Dispute About Voting Rights In Minnesota
In Minnesota, a dispute is going on about whether individuals with disabilities who are under the care of a guardian should retain the right to vote. According to the Star Tribune, Minnesotans whose affairs are controlled by guardianships do have the legal right to vote, unless a judge takes it away.
The state’s Constitution, though, prevents those under guardianship from voting. Representative Mary Kiffmeyer, a Republican, has sponsored a bill to tighten rules about voting for those under guardianships; she is the guardian for a sister with disabilities and says that the idea is to prevent her and others with similar conditions from being manipulated.

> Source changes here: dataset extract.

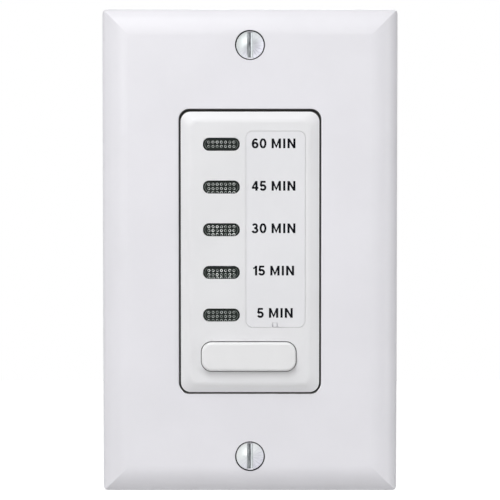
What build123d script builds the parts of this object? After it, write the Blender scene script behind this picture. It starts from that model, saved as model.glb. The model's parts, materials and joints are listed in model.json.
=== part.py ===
from build123d import *
from math import atan2, degrees, radians, tan
import os

# A countdown timer light switch for a one-gang wall box, with its screwed wall plate.
# Lengths are in millimetres. X runs to the right, Z up, and the front faces -Y.
# The wall surface is Y = 0, and the origin lies midway between the two box screws.
# "Height" is measured from the wall towards the room, "depth" from the wall into the box.

os.makedirs("parts", exist_ok=True)

# Every cut runs past its face by this much
overrun = 1.0

# Wall plate
plate_width = 69.85
plate_height = 114.3
plate_rise = 5.6
plate_wall = 1.9
plate_face = 2.2
plate_edge = 1.2
plate_roll = 6.4
plate_corner_radius = 1.6
plate_inner_roll = 4.6
roll_share = 0.68
opening_width = 33.3
opening_end_inset = 23.8
opening_radius = 2.4
opening_lip = 0.35

# Plate screws, oval heads in 82 degree countersinks
plate_screw_inset = 8.73
plate_screw_radius = 1.6
plate_screw_head_radius = 3.22
plate_screw_sink = 0.3
plate_screw_dome = 0.8
dome_bulge_share = 0.3
plate_screw_length = 12.7
plate_screw_seat_gap = 0.06
plate_screw_hole_radius = 2.0
screw_slot_width = 1.3
screw_slot_depth = 1.1
countersink_angle = 82

# Mounting strap
strap_thickness = 1.2
strap_overhang = 4.78
strap_frame_overhang = 0.83
strap_frame_radius = 2.0
strap_tongue_width = 17.0
strap_tongue_radius = 2.5
strap_window_gap = 0.5
strap_window_radius = 2.6
ear_radius = 4.6
ear_x = 12.6
ear_hole_radius = 1.2
box_slot_width = 3.9
box_slot_length = 6.6
collar_radius = 2.7
collar_depth = 1.3
thread_gap = 0.05

# Box screws, their captive washers and the earth screw
box_screw_inset = 15.48
box_screw_radius = 1.75
box_screw_neck_radius = 1.5
box_screw_head_radius = 3.5
box_screw_head_height = 1.8
box_screw_head_chamfer = 0.7
box_screw_length = 25.4
screw_tip_chamfer = 0.5
retainer_width = 9.0
retainer_height = 7.0
retainer_thickness = 0.4
retainer_gap = 0.03
earth_side_inset = 4.8
earth_end_inset = 3.5
earth_screw_radius = 1.9
earth_head_flats = 6.3
earth_head_height = 2.4
earth_screw_tip = 1.4

# Front housing: the bevelled face and what hangs behind it
bezel_side_gap = 0.4
bezel_top_gap = 0.6
bezel_bottom_gap = 0.2
bezel_radius = 2.3
bezel_edge_rise = 5.9
bevel_width = 2.1
bevel_drop = 1.1
bevel_round = 1.9
plateau_radius = 2.2
face_wall = 2.0
skirt_wall = 1.6
skirt_gap = 0.1
shoulder_ledge = 2.4
shoulder_end_ledge = 1.7
shoulder_thickness = 1.6
shoulder_radius = 3.0
boss_side_inset = 2.45
boss_end_inset = 2.65
boss_radius = 2.3

# Windows, lenses and lamps, one row for each time
window_names = ("60_min", "45_min", "30_min", "15_min", "5_min")
window_width = 8.62
window_height = 3.06
window_radius = 1.4
window_side_inset = 5.24
window_top_inset = 7.65
window_button_distance = 9.75
lens_gap = 0.06
lens_recess = 0.15
lens_flange_ledge = 0.6
lens_flange = 0.8
lens_edge_chamfer = 0.2
well_wall = 1.2
well_end_wall = 0.5
well_foot_width = 6.0
well_foot_height = 4.2
well_foot_radius = 1.0
light_box_gap = 0.15
light_box_rim_wall = 0.7
light_box_rim_drop = 2.2
light_box_foot_gap = 0.1
lamp_radius = 1.5
lamp_flange_radius = 1.9
lamp_flange = 1.0
lamp_height = 5.3
lamp_dome_share = 0.95

# Label insert
label_window_gap = 1.465
label_side_inset = 3.35
label_top_overhang = 3.05
label_bottom_overhang = 2.85
label_radius = 1.5
label_thickness = 0.9
label_gap = 0.06
label_tab_width = 4.0
label_tab_thickness = 0.9
label_tab_drop = 1.6
label_tab_inset = 2.4
label_tab_gap = 0.12
notch_width = 1.35
notch_height = 1.1
notch_shift = -0.15
notch_floor_depth = 0.6

# Push button and its guide
button_side_inset = 5.2
button_height = 6.8
button_radius = 2.4
button_shift = -0.3
button_end_inset = 8.5
button_rise = 1.2
button_crown_round = 0.7
button_gap = 0.13
button_wall = 1.2
button_play = 0.1
button_flange_ledge = 1.0
button_flange = 1.0
button_rib = 0.8
button_stem_radius = 1.6
guide_gap = 0.25
guide_wall = 0.9
guide_drop = 2.6

# Small push switch under the button
switch_width = 6.0
switch_base_height = 3.3
switch_edge_chamfer = 0.4
switch_cavity_radius = 2.3
switch_floor = 1.0
switch_cover = 0.3
switch_cover_leg = 1.6
switch_cover_leg_width = 3.0
plunger_radius = 1.75
plunger_gap = 0.12
plunger_rise = 1.2
plunger_flange_radius = 2.1
plunger_flange = 0.5
plunger_nub_radius = 0.7
plunger_play = 0.05
dome_radius = 2.1
dome_rise = 0.55
dome_sheet = 0.12
dome_crown_share = 0.5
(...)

The bill has stalled, but two groups, the Minnesota Voters Alliance and the Minnesota Freedom Council, have taken up the fight and filed a federal lawsuit in February on behalf of 20,000 people. Kiffmeyer and Ron Kaus of the Minnesota Freedom Council point to an incident at the Crow Wing county office in Brainerd in 2010:
A few days before the election, a local man, Monte Jensen, saw what appeared to be special-needs people casting absentee ballots, apparently with prodding and assistance from their group-home workers. State law allows any voter to request and receive assistance, but it is a crime for helpers to influence voters or mark the ballots if the voter cannot communicate a choice.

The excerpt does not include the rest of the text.